The conflict demonstrated the effectiveness of India’s multi-layered Air Defense network. These air defenses were employed primarily against Pakistani attacks by ballistic missiles, rockets, and drones. At the same time, across the border, Pakistan’s combat air defense relied on a massive deployment of fighter aircraft to repel the Indian attacks. However, this massive counter-air campaign failed to defeat the air-launched and ground-launched cruise missile attacks launched by the Indian side, allegedly at terror infrastructure and, later, early warning and air-base targets.
Drone warfare was prolific, with India and Pakistan claiming to have shot down dozens of Pakistani drones without providing clear evidence of such numbers. Pakistan’s claimed offensive cyber operations introduced non-kinetic attacks targeting critical infrastructure, causing disruption and outages in power services in Northern India. The rapid escalation highlighted volatility between these nuclear-armed states.

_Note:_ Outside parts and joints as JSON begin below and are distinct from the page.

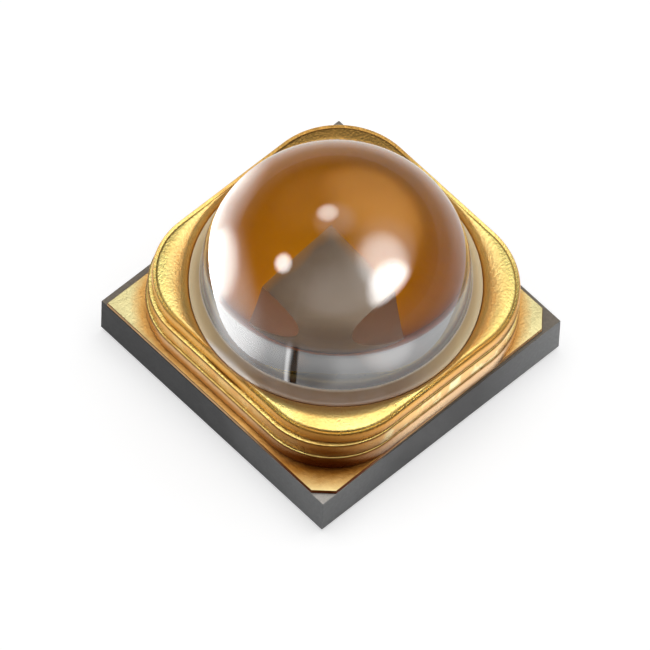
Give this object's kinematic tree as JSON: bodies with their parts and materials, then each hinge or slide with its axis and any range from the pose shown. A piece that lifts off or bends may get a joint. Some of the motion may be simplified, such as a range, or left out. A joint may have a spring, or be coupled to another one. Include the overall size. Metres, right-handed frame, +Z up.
{
  "type": "uvc led",
  "caption": "Square surface-mount ultraviolet LED with a grey ceramic base, a stepped gold-plated frame and a clear half-ball lens.",
  "frame": {"origin": "centre of the square base, on the plane of the solder pads' undersides", "axes": "+Z up through the lens; +X along the front edge from the cathode pad to the anode pad; +Y towards the back edge, where the left corner of the plated frame is the sharp one"},
  "size_m": [0.0036, 0.0036, 0.0027],
  "materials": {
    "ceramic": "matt, fine grain, sawn sides darker",
    "plated_gold": "gold over nickel on plated copper, satin with fine grain",
    "via_copper": "filled copper",
    "quartz": "clear, polished",
    "adhesive": "clear, glossy",
    "sapphire": "grey, polished",
    "grown_layers": "dark, smooth",
    "chip_contact": "smooth metal",
    "solder": "dull metal",
    "silicon": "dark, polished",
    "bond_metal": "smooth metal",
    "silver_epoxy": "dull silver",
    "wire_gold": "polished"
  },
  "bodies": {
    "root": {"ceramic_base": "ceramic", "plated_frame": "plated_gold", "upper_cathode_pad": "plated_gold", "upper_anode_pad": "plated_gold", "lower_cathode_pad": "plated_gold", "lower_anode_pad": "plated_gold", "thermal_pad": "plated_gold", "via_cathode_front": "via_copper", "via_cathode_back": "via_copper", "via_anode_front": "via_copper", "via_anode_back": "via_copper", "quartz_lens": "quartz", "lens_adhesive": "adhesive", "chip_sapphire": "sapphire", "chip_grown_layers": "grown_layers", "contact_n": "chip_contact", "contact_p": "chip_contact", "solder_n": "solder", "solder_p": "solder", "protection_diode": "silicon", "diode_bond_pad": "bond_metal", "diode_die_attach": "silver_epoxy", "bond_wire": "wire_gold"}
  },
  "joints": []
}
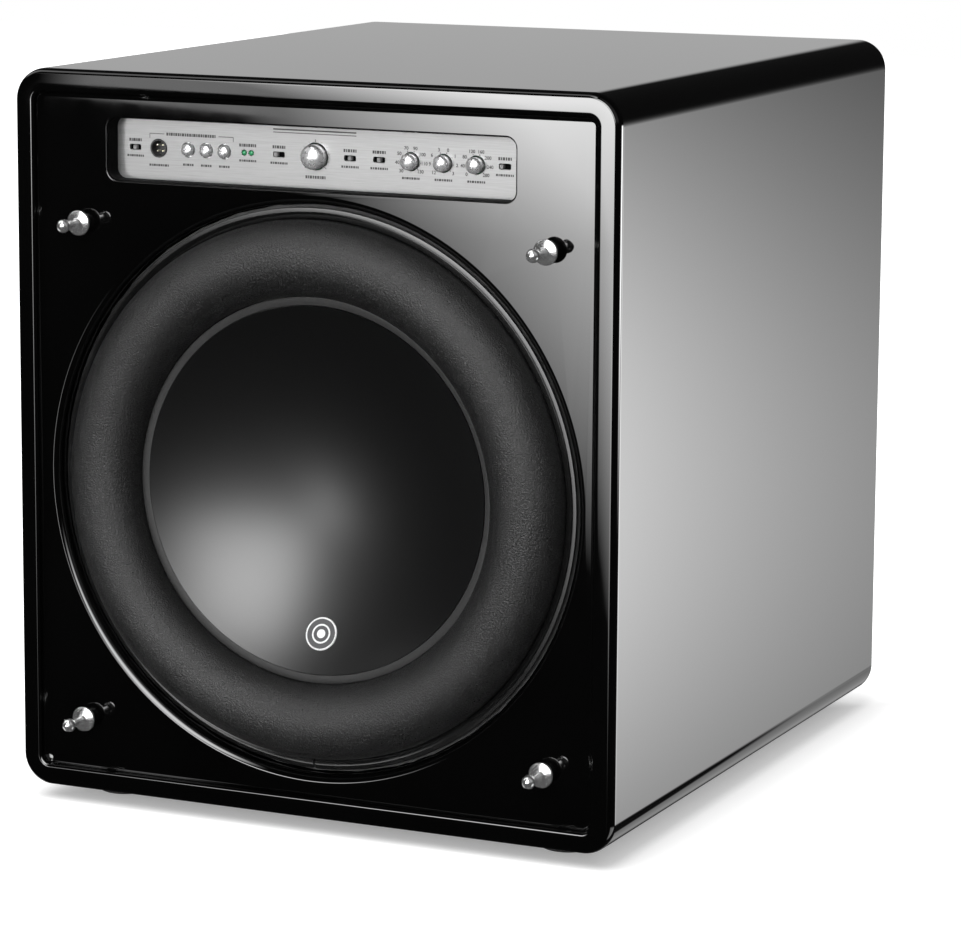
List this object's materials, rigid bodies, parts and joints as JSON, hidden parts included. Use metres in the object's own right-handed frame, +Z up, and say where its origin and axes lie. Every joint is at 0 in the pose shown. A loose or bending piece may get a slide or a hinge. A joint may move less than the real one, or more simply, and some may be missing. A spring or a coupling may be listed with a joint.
{
  "type": "subwoofer",
  "caption": "Sealed powered subwoofer: gloss cabinet, long-travel driver with a wide half-roll surround, recessed control strip, grille pegs, rear amplifier plate and rubber feet.",
  "frame": {"origin": "on the floor under the middle of the whole object's box, pegs included", "axes": "+Z up; the front, with the driver and controls, faces -Y; +X is to the right of someone looking at the front"},
  "size_m": [0.419, 0.513, 0.48],
  "materials": {
    "black_lacquer": "deep gloss black lacquer over fibreboard, polished",
    "bare_board": "raw fibreboard, sawn",
    "foot_rubber": "matte black moulded rubber",
    "peg_chrome": "turned and polished chrome",
    "cast_frame": "cast aluminium, black powder coat",
    "foam": "closed-cell foam gasket",
    "trim_gloss": "gloss black moulded ring",
    "surround_rubber": "finely grained matte black rubber",
    "cone_satin": "satin black moulded cone",
    "band_satin": "satin grey bonded band",
    "badge_silver": "satin silver with a dark field",
    "coil_former": "amber heat-resistant film",
    "copper": "enamelled copper wire",
    "spider_cloth": "treated corrugated cloth",
    "plated_steel": "zinc-plated steel",
    "ferrite": "dark grey ferrite",
    "bolt_steel": "black oxide steel",
    "brushed_aluminium": "horizontally brushed, clear anodised",
    "knob_silver": "satin silver, domed",
    "black_plastic": "black moulded plastic",
    "lamp_green": "green lamp lens",
    "circuit_board": "green circuit board",
    "amp_plate_black": "black anodised aluminium",
    "transformer_tape": "copper winding under amber tape",
    "capacitor_sleeve": "dark blue sleeve"
  },
  "bodies": {
    "cabinet": {"cabinet_shell": "black_lacquer", "front_baffle": "black_lacquer", "window_brace": "bare_board", "driver_frame": "cast_frame", "driver_gasket": "foam", "trim_ring": "trim_gloss", "surround": "surround_rubber", "spider": "spider_cloth", "top_plate": "plated_steel", "yoke": "plated_steel", "magnet": "ferrite", "control_plate": "brushed_aluminium", "control_board": "circuit_board", "amp_board": "circuit_board", "microphone_jack": "black_plastic", "signal_lamp": "lamp_green", "mode_lamp": "lamp_green", "amp_plate": "amp_plate_black", "heatsink": "amp_plate_black", "power_transformer": "transformer_tape", "upper_capacitor": "capacitor_sleeve", "lower_capacitor": "capacitor_sleeve", "balanced_input_left": "black_plastic", "balanced_input_right": "black_plastic", "line_input": "black_plastic", "power_inlet": "black_plastic", "driver_bolt_1": "bolt_steel", "driver_bolt_2": "bolt_steel", "driver_bolt_3": "bolt_steel", "driver_bolt_4": "bolt_steel", "driver_bolt_5": "bolt_steel", "driver_bolt_6": "bolt_steel", "foot_front_left": "foot_rubber", "foot_front_right": "foot_rubber", "foot_rear_left": "foot_rubber", "foot_rear_right": "foot_rubber", "grille_peg_top_left": "peg_chrome", "grille_peg_top_right": "peg_chrome", "grille_peg_bottom_left": "peg_chrome", "grille_peg_bottom_right": "peg_chrome"},
    "moving_cone": {"cone": "cone_satin", "cone_band": "band_satin", "badge": "badge_silver", "cone_skirt": "cone_satin", "coil_former": "coil_former", "voice_coil": "copper"},
    "master_knob": {"master_knob": "knob_silver"},
    "low_pass_knob": {"low_pass_knob": "knob_silver"},
    "trim_knob": {"trim_knob": "knob_silver"},
    "phase_knob": {"phase_knob": "knob_silver"},
    "first_button": {"first_button": "knob_silver"},
    "second_button": {"second_button": "knob_silver"},
    "third_button": {"third_button": "knob_silver"},
    "power_slide": {"power_slide": "black_plastic"},
    "level_slide": {"level_slide": "black_plastic"},
    "lights_slide": {"lights_slide": "black_plastic"},
    "filter_slide": {"filter_slide": "black_plastic"},
    "polarity_slide": {"polarity_slide": "black_plastic"},
    "input_mode_slide": {"input_mode_slide": "black_plastic"},
    "ground_slide": {"ground_slide": "black_plastic"}
  },
  "joints": [
    {"name": "cone_travel", "type": "slide", "parent": "cabinet", "child": "moving_cone", "axis": [0, -1, 0], "range_m": [-0.025, 0.025], "stiffness_N_per_m": 6500, "deforming": ["surround", "spider"]},
    {"name": "master_turn", "type": "hinge", "parent": "cabinet", "child": "master_knob", "pos_m": [-0.0032, -0.2135, 0.4309], "axis": [0, 1, 0], "range_deg": [-150, 150]},
    {"name": "low_pass_turn", "type": "hinge", "parent": "cabinet", "child": "low_pass_knob", "pos_m": [0.0626, -0.2135, 0.4309], "axis": [0, 1, 0], "range_deg": [-150, 150]},
    {"name": "trim_turn", "type": "hinge", "parent": "cabinet", "child": "trim_knob", "pos_m": [0.0848, -0.2135, 0.4309], "axis": [0, 1, 0], "range_deg": [-150, 150]},
    {"name": "phase_turn", "type": "hinge", "parent": "cabinet", "child": "phase_knob", "pos_m": [0.107, -0.2135, 0.4309], "axis": [0, 1, 0], "range_deg": [-150, 150]},
    {"name": "first_press", "type": "slide", "parent": "cabinet", "child": "first_button", "axis": [0, 1, 0], "range_m": [0, 0.0012], "stiffness_N_per_m": 600, "springref_m": -0.0005},
    {"name": "second_press", "type": "slide", "parent": "cabinet", "child": "second_button", "axis": [0, 1, 0], "range_m": [0, 0.0012], "stiffness_N_per_m": 600, "springref_m": -0.0005},
    {"name": "third_press", "type": "slide", "parent": "cabinet", "child": "third_button", "axis": [0, 1, 0], "range_m": [0, 0.0012], "stiffness_N_per_m": 600, "springref_m": -0.0005},
    {"name": "power_switch", "type": "slide", "parent": "cabinet", "child": "power_slide", "axis": [1, 0, 0], "range_m": [-0.002, 0.002]},
    {"name": "level_switch", "type": "slide", "parent": "cabinet", "child": "level_slide", "axis": [1, 0, 0], "range_m": [0, 0.004]},
    {"name": "lights_switch", "type": "slide", "parent": "cabinet", "child": "lights_slide", "axis": [1, 0, 0], "range_m": [-0.002, 0.002]},
    {"name": "filter_switch", "type": "slide", "parent": "cabinet", "child": "filter_slide", "axis": [1, 0, 0], "range_m": [-0.002, 0.002]},
    {"name": "polarity_switch", "type": "slide", "parent": "cabinet", "child": "polarity_slide", "axis": [1, 0, 0], "range_m": [0, 0.004]},
    {"name": "input_mode_switch", "type": "slide", "parent": "cabinet", "child": "input_mode_slide", "axis": [1, 0, 0], "range_m": [0, 0.004]},
    {"name": "ground_switch", "type": "slide", "parent": "cabinet", "child": "ground_slide", "axis": [1, 0, 0], "range_m": [0, 0.004]}
  ]
}
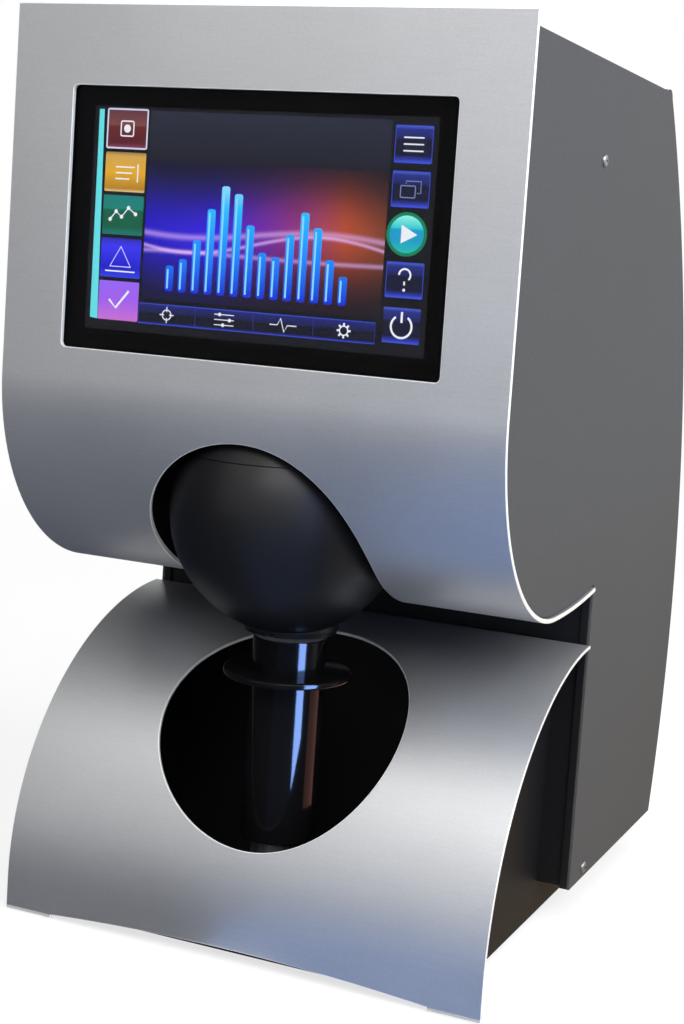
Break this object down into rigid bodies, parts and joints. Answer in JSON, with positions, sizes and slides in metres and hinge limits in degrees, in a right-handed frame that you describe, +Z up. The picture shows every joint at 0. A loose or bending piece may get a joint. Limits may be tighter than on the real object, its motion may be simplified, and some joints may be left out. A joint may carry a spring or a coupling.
{
  "type": "benchtop colorimeter",
  "caption": "Upright lab instrument with a flat upright screen front rolled under in a J, a black dome measuring head in an arch, and a spring plunger rising through a quarter-round lower cover.",
  "frame": {"origin": "middle of the footprint on the table, under the instrument", "axes": "+Z up, -Y towards the front cover with the screen, +X towards the right side seen from the front"},
  "size_m": [0.305, 0.3912, 0.529],
  "materials": {
    "brushed_cover": "brushed, satin",
    "grey_paint": "dark grey metallic, satin",
    "black_paint": "fine matt black",
    "zinc_sheet": "zinc plated sheet",
    "dome_black": "satin black moulding",
    "gloss_black": "polished black",
    "aperture_black": "black anodised",
    "screen_glass": "clear, with a black printed border",
    "lcd": "backlit colour display",
    "white_lining": "diffuse white",
    "clear_glass": "polished lens glass",
    "alloy": "machined or extruded",
    "screw_steel": "plated steel",
    "spring_steel": "spring steel",
    "board_green": "solder mask",
    "brass": "turned",
    "rubber": "moulded",
    "black_plastic": "moulded",
    "white_ceramic": "bisque",
    "pad": "soft black pad"
  },
  "bodies": {
    "chassis": {"upper_front_cover": "brushed_cover", "lower_front_cover": "brushed_cover", "right_side_panel": "grey_paint", "left_side_panel": "grey_paint", "top_cover": "grey_paint", "rear_cover": "grey_paint", "base_tray": "black_paint", "bay_walls": "black_paint", "bay_bulkhead": "black_paint", "equipment_deck": "zinc_sheet", "service_plate": "black_paint", "optics_bracket": "black_paint", "dome_bay_liner": "black_paint", "upper_crossbar": "zinc_sheet", "lower_crossbar": "zinc_sheet", "cover_rails": "zinc_sheet", "dome_shroud": "dome_black", "dome_cap": "dome_black", "sphere_lower_half": "white_lining", "sphere_upper_half": "white_lining", "sphere_screws": "screw_steel", "lens_tube": "alloy", "objective_lens": "clear_glass", "spectrometer_housing": "alloy", "spectrometer_lid": "alloy", "lamp_tube": "alloy", "lamp_housing": "alloy", "lamp_bulb": "clear_glass", "lamp_socket": "white_ceramic", "filter_actuator": "black_plastic", "guide_post": "alloy", "plunger_spring": "spring_steel", "touch_glass": "screen_glass", "lcd_panel": "lcd", "lcd_back_frame": "zinc_sheet", "display_bracket": "zinc_sheet", "display_board": "board_green", "main_board": "board_green", "heat_sink": "alloy", "control_board": "board_green", "board_standoffs": "brass", "lamp_driver": "alloy", "supply_chassis": "zinc_sheet", "supply_board": "board_green", "fan_frame": "black_plastic", "fan_guard": "zinc_sheet", "fan_screws": "screw_steel", "mains_inlet": "black_plastic", "data_ports": "screw_steel", "rubber_feet": "rubber", "side_screws": "screw_steel"},
    "plunger": {"plunger_sleeve": "gloss_black", "plunger_flange": "gloss_black", "sample_pad": "pad"},
    "aperture": {"aperture_plate": "aperture_black"},
    "filter": {"filter_slide": "alloy", "uv_filter": "clear_glass"},
    "fan": {"fan_rotor": "black_plastic"},
    "rocker": {"power_switch": "black_plastic"},
    "fuse_holder": {"fuse_drawer": "black_plastic"}
  },
  "joints": [
    {"name": "plunger_press", "type": "slide", "parent": "chassis", "child": "plunger", "axis": [0, 0, -1], "range_m": [0, 0.035], "stiffness_N_per_m": 300, "springref_m": -0.02, "deforming": ["plunger_spring"]},
    {"name": "aperture_twist", "type": "hinge", "parent": "chassis", "child": "aperture", "pos_m": [0, -0.11178, 0.187], "axis": [0, 0, 1], "range_deg": [0, 30]},
    {"name": "filter_shift", "type": "slide", "parent": "chassis", "child": "filter", "axis": [1, 0, 0], "range_m": [0, 0.022]},
    {"name": "fan_spin", "type": "hinge", "parent": "chassis", "child": "fan", "pos_m": [0.062, 0.15922, 0.14], "axis": [0, 1, 0], "continuous": true},
    {"name": "switch_rock", "type": "hinge", "parent": "chassis", "child": "rocker", "pos_m": [-0.075, 0.17022, 0.146], "axis": [1, 0, 0], "range_deg": [-16, 0]},
    {"name": "fuse_pull", "type": "slide", "parent": "chassis", "child": "fuse_holder", "axis": [0, 1, 0], "range_m": [0, 0.018]}
  ]
}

This conflict illustrates that modern conflicts are likely to be multi-domain, involving conventional, unmanned, missile, and cyber capabilities. The extensive use of drones validates the urgent focus on C-sUAS technologies. Claimed cyberattacks demonstrate the expanding attack surface in contemporary warfare, while rapid escalation underscores the importance of crisis management mechanisms and advanced defense capabilities.